If I open my eyes and wade in the waters of this very moment, I can pause long enough to see that the child who was only recently an infant – the child I prayed for, longed for, labored 36 hours for – has grown into a walking, talking, curious little being with pieces of her budding personality peeking through our everyday interactions. I can see the family I always hoped for, playing just beyond the front patio with all the neighborhood kids on a golden summer afternoon. I can feel the cool breeze on my face and smell the salt wafting off the ocean tide as Israel and I walk the blocks to our favorite restaurant, our one year-olds hands holding tightly to ours. I can commit to memory the weight of my sleeping girl in my arms while it’s still only her that I have to put to bed. I can see me, and how much I’ve grown since becoming a mother, and a mother again. Presence, I am realizing, is peace – it is also power.


I cannot imagine the next few years will be a walk in the park. Training up children in the way they should go isn’t exactly what those who have gone before me have called “easy.” The strength I’m building today will serve me in the years to come, and so I practice presence when I so desperately want to be on the other side of this chapter because immersing myself in the fullness of reality is a discipline that builds resilience.
To be fully present and awake to the moment I am in requires that I leave all the scary “what-if” scenarios in their imagined futures. It requires me to focus on what’s right in front of me instead of romanticizing, or catastrophizing the season ahead of me, it requires my attention in the here and now instead of spending my energy wishing myself away from the place I’m in. Presence asks me to slow down, to stop and acknowledge all that’s in front of me – the bad, and the less-than-ideal, yes, but the good, too: my daughter pulling things off a table and putting them back on again, the air conditioning keeping me cool, the rocking chair we purchased over a year ago still holding me up, the baby I wasn’t sure we’d make, sleeping soundly inside my womb.

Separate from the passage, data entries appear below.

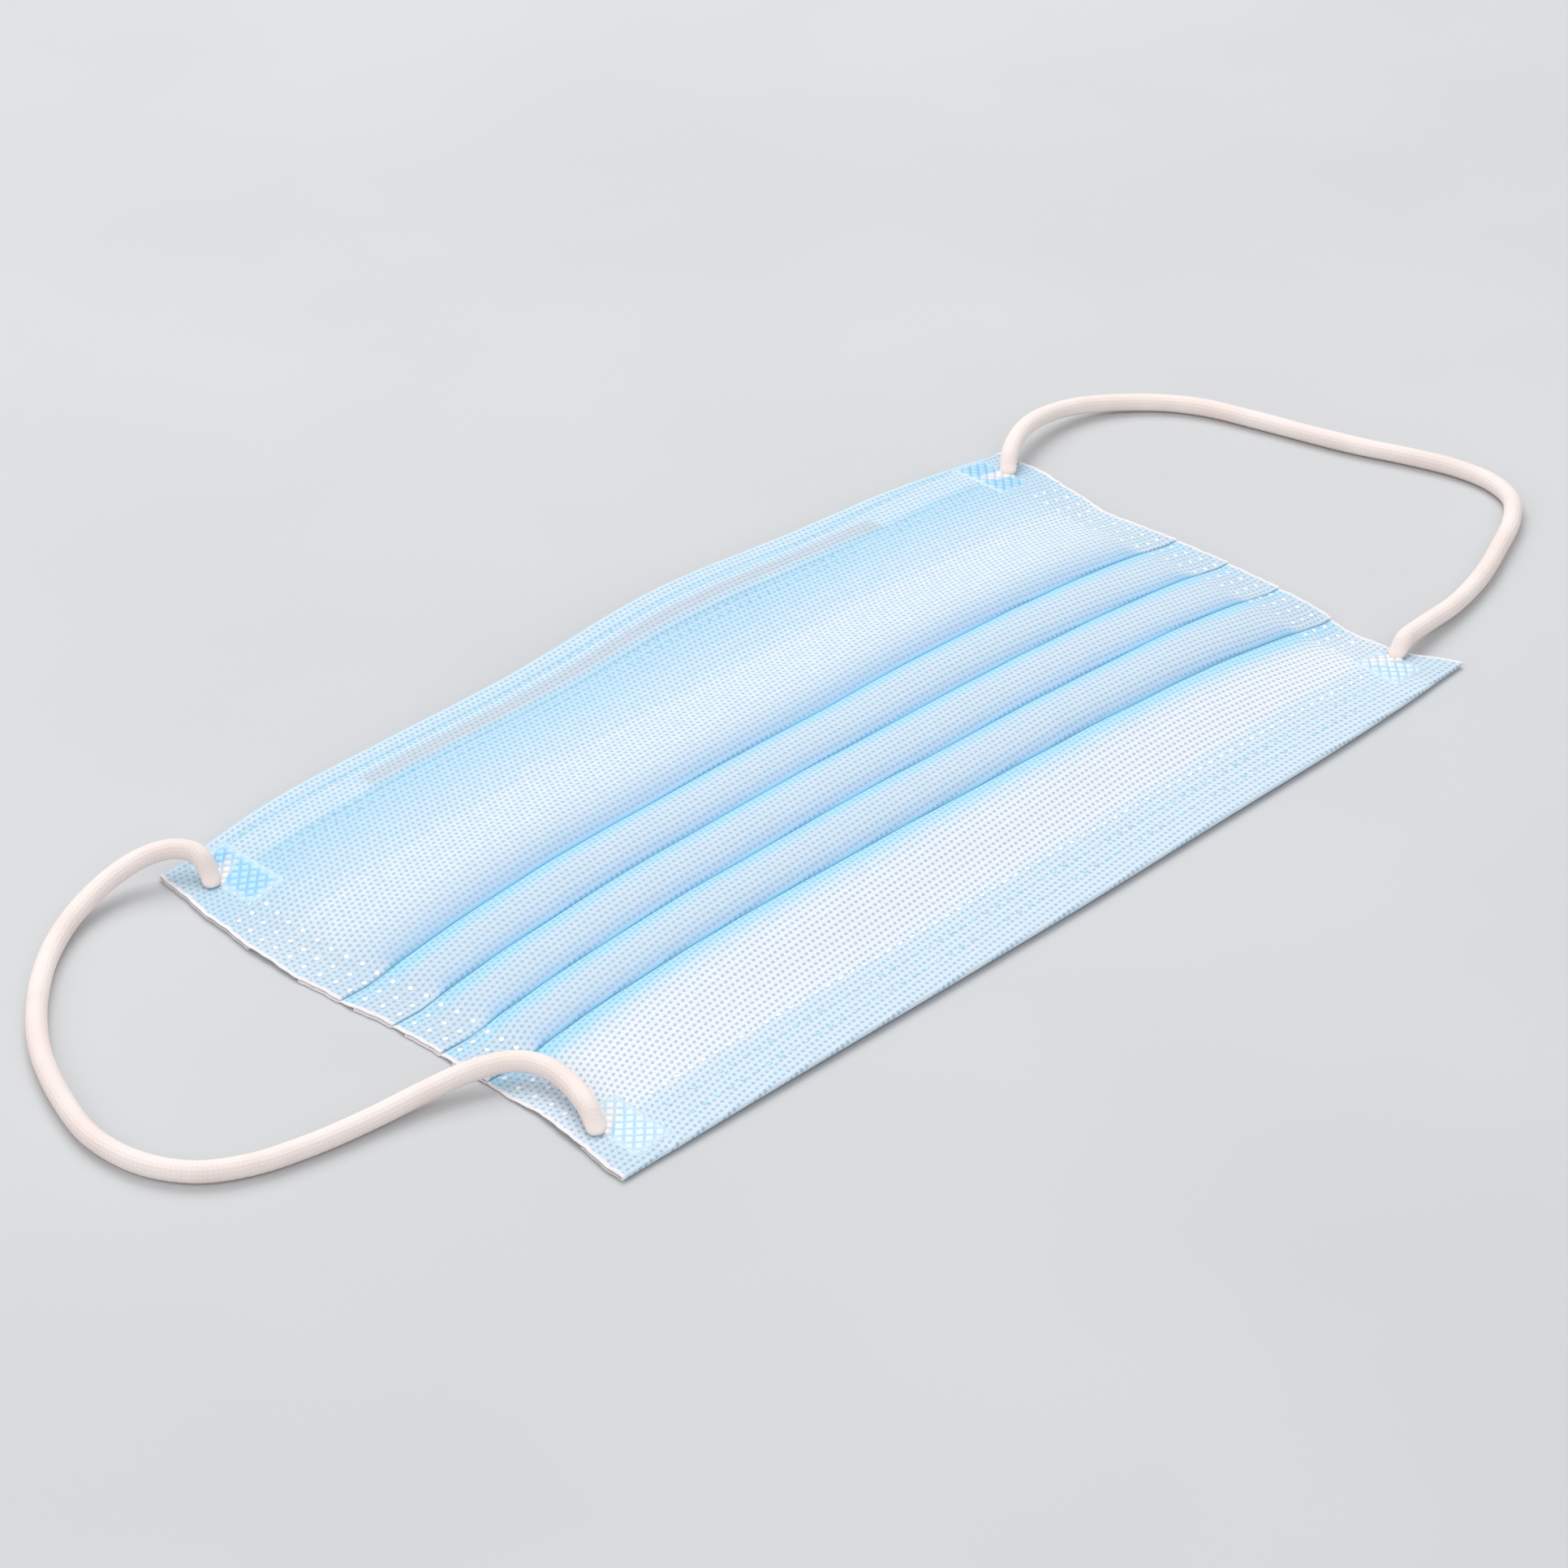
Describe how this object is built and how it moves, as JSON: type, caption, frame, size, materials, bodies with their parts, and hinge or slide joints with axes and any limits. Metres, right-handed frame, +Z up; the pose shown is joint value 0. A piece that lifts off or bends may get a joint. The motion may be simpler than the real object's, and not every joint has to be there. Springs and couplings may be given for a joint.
{
  "type": "surgical face mask",
  "caption": "Pleated disposable face mask of bonded nonwoven plies, with a bendable nose wire and elastic ear loops, lying outer face up.",
  "frame": {"origin": "middle of the mask on the table it lies on, measured without the ear loops", "axes": "+X along the pleats, +Y to the nose edge, +Z up out of the blue outer face"},
  "size_m": [0.2669, 0.0981, 0.0062],
  "materials": {
    "panel_fabric": "light blue spunbond polypropylene with a fine embossed dot pattern, white inner face",
    "hem_fabric": "light blue spunbond polypropylene, turned in and spot welded",
    "wire_coating": "white plastic-coated nose wire",
    "loop_weld": "fused polypropylene with an embossed grid",
    "loop_elastic": "soft round knitted elastic, off-white with a pink tint"
  },
  "bodies": {
    "root": {"pleated_panel": "panel_fabric", "nose_hem": "hem_fabric", "chin_hem": "hem_fabric", "nose_wire": "wire_coating", "loop_weld_nose_left": "loop_weld", "loop_weld_nose_right": "loop_weld", "loop_weld_chin_left": "loop_weld", "loop_weld_chin_right": "loop_weld", "ear_loop_left": "loop_elastic", "ear_loop_right": "loop_elastic"}
  },
  "joints": []
}
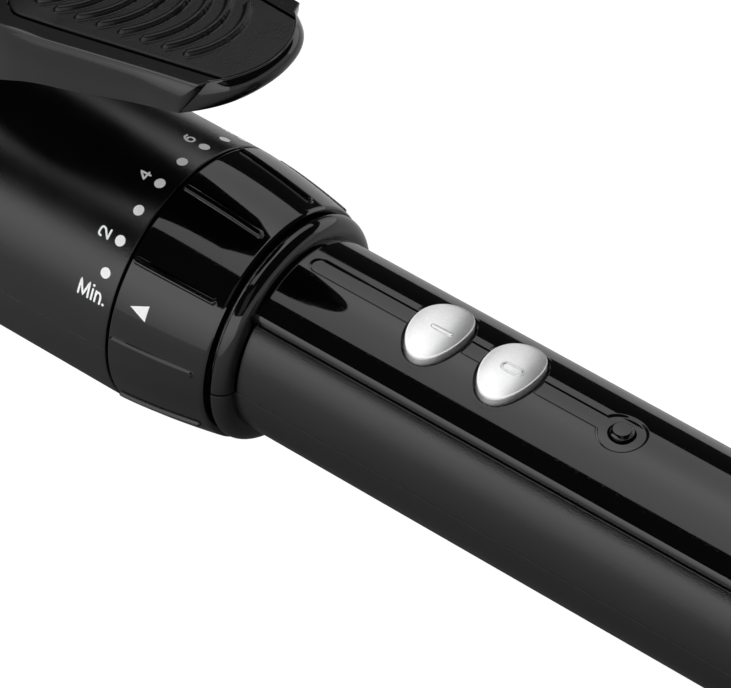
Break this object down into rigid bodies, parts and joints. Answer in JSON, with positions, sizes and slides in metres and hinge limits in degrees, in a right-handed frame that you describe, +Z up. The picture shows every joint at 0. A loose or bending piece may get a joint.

Practicing presence honors the Lord in ways few other things can. While He’s given us the ability to reflect on our past and plan for the future, it’s all in relation to our present realities, because this: right here and now is all we have. It’s the only place we can experience God, because it’s the only place we can be. So, we honor it, by being with it, by not wishing this gift away, by not trying to exchange it for something else, but for accepting it and being grateful for it in its entirety.
So, as the day turns to night, and night turns to morning, and the 39th week turns into the 40th, I will be here, waddling into my due date, ligaments tightening under the strain, back aching, heart full of anticipation and all the goodness this moment has to offer. I will be here, fighting the anxious thoughts with gratitude for what’s in front of me, hoping and praying that this is the way of patience, that this is me doing what the Lord has asked of me while I wait.